I finished a book and started a book today. It was a good day.
The first was Bandersnatch: An Invitation to Explore Your Unconventional Soul by Erika Morrison, which I began reading before we left Durham, packed it by accident, and just got back to it this week. By redefining four words—avant-garde, alchemy, anthropology, and art—she issues a rather vibrant call/invitation to engage God and the world in some fresh and challenging ways. As I reached the final pages, I found myself glad to know she lives in New Haven. I hope we can find some time for conversations that might serve as sequels to my reading.
Morrison reframes anthropology as
a radical way of seeing everyone as if you lived inside their skin and everything else for its full potential. . . . The kingdom anthropologist will always see the stuff of earth as an artery to the kingdom of heaven. The stuff of earth and the stuff of heaven were made for each other. Each gets us to the other. (126)

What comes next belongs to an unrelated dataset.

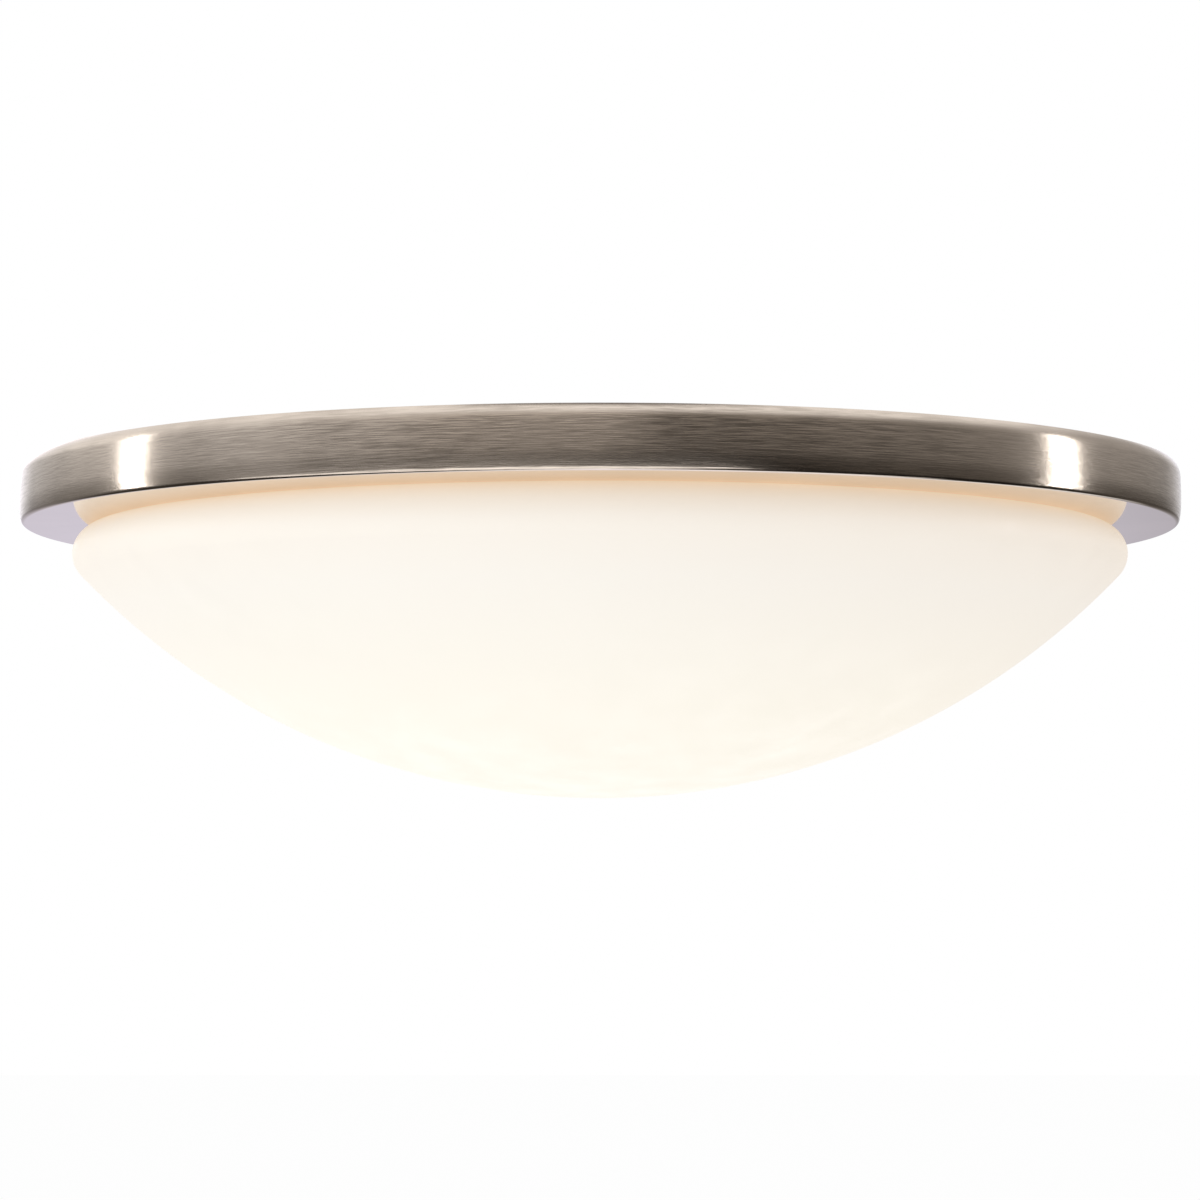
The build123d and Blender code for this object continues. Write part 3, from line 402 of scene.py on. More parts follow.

I love the last sentence in particular. The interconnectedness. And she continues,
The most fundamental premise a kingdom anthropologist holds is this: We are all connected. . . . I start to wonder if most of society lives under the basic assumption that we are all separate, that we are not connected at any level, let alone fundamentally. . . . The anthropologist sees that all people are instrinsically linked not just with one another, but with the entire created order, and seeks to generate a spirit of connection instead of division throughout the land. (153-54)
She then spends some time talking about the food pantry where she and her family volunteer, and she says:
Somehow we all know we’re chained into one another’s lives, stale dreams and broken seams and all. Our individual ships are sinking, but together we manage to stay afloat one more day. (166)
Another last sentence to fall in love with. Knowing I would finish her book on the train to New Haven this morning, I grabbed an old friend off the shelf to read once again: Walking on Water: Reflections on Faith and Art by Madeleine L’Engle. As I started the section on Art in Morrison’s book, she quoted from the L’Engle book that was sharing space in my backpack. I put one down and picked up the other. A chapter or so into reading, I came across a section I have quoted on several occasions without being able to remember exactly where it was:
But I am a story-teller and that involves language. . . . When language is limited, I am thereby diminished, too. . . . In time of war language always dwindles, vocabulary is lost; and we live in a century of war. . . . The diminution is world-wide. (37-8)
Then she moves to a powerful warning:
We think because we have words, not the other way around. The more words we have, the better able we are to think conceptually. . . . We cannot Name or be Named without language. If our vocabulary dwindles to a few shopworn words, we are setting ourselves up for takeover by a dictator. When language becomes exhausted, our freedom dwindles—we cannot think; we do not recognize danger; injustice strikes us as no more than “the way things are.” (38-9)
Though I love a good hashtag, the combination of war as common circumstance, technology, and social media have caused our expectations and understanding of language to dwindle. One of my favorite episodes in Ken Burns’ The Civil War was the one that contained Sullivan Ballou’s articulate and heart-wrenching letter to his wife. Today his letter might be reduced to “luv u 4ever. #windonyourcheek.”
The awareness that our vocabulary is shrinking even as our world becomes more complex alongside of the challenge to reclaim and reinterpret words we have know a long time has been energizing to me. One of the things that gets lost when our vocabulary is reduced is a way to express the ambiguity and nuance at the heart of what it means to be human. There is more to life, and to most any issue or topic, than two polarized extremes. L’Engle quoted the Spanish philosopher Unamuno:
Those who believe they believe in God, but without passion in the heart, without anguish of mind, without uncertainty, without doubt, and even at times without despair, believe only in the idea of God, and not in God himself. (32)
My mind is going in a number of different directions with all of this swirling around. The tether between them all goes something like this: the stuff of heaven and the stuff of earth were made for each other—we are all connected—our individual ships are sinking, but together we manage to stay afloat one more day—we cannot Name or be Named without language—and then I ended up at an old Bee Gees song from a record I bought in 1969: its only words, and words are all I have to take your heart away.
One of my brother’s maxims is “the one who frames the question wins the argument.” Morrison pointed out that the perspective that we are all connected runs counter to the societal claim that we are different and at odds with each other. Rather than framing life as a conflict fed by the language of exclusion and division, let our chosen words shine a light on all that connects us. Rather than allowing war to be our primary metaphor and fear our chief currency, let us choose words that paint a picture of the world as a giant artists’ colony, exploding with creativity and cooperation. Rather than using words as weapons, let us choose a healing vocabulary.
Come. Let’s find the words.
Peace,
Milton
Ah, Milton. Grateful for this on a foggy south Texas morning.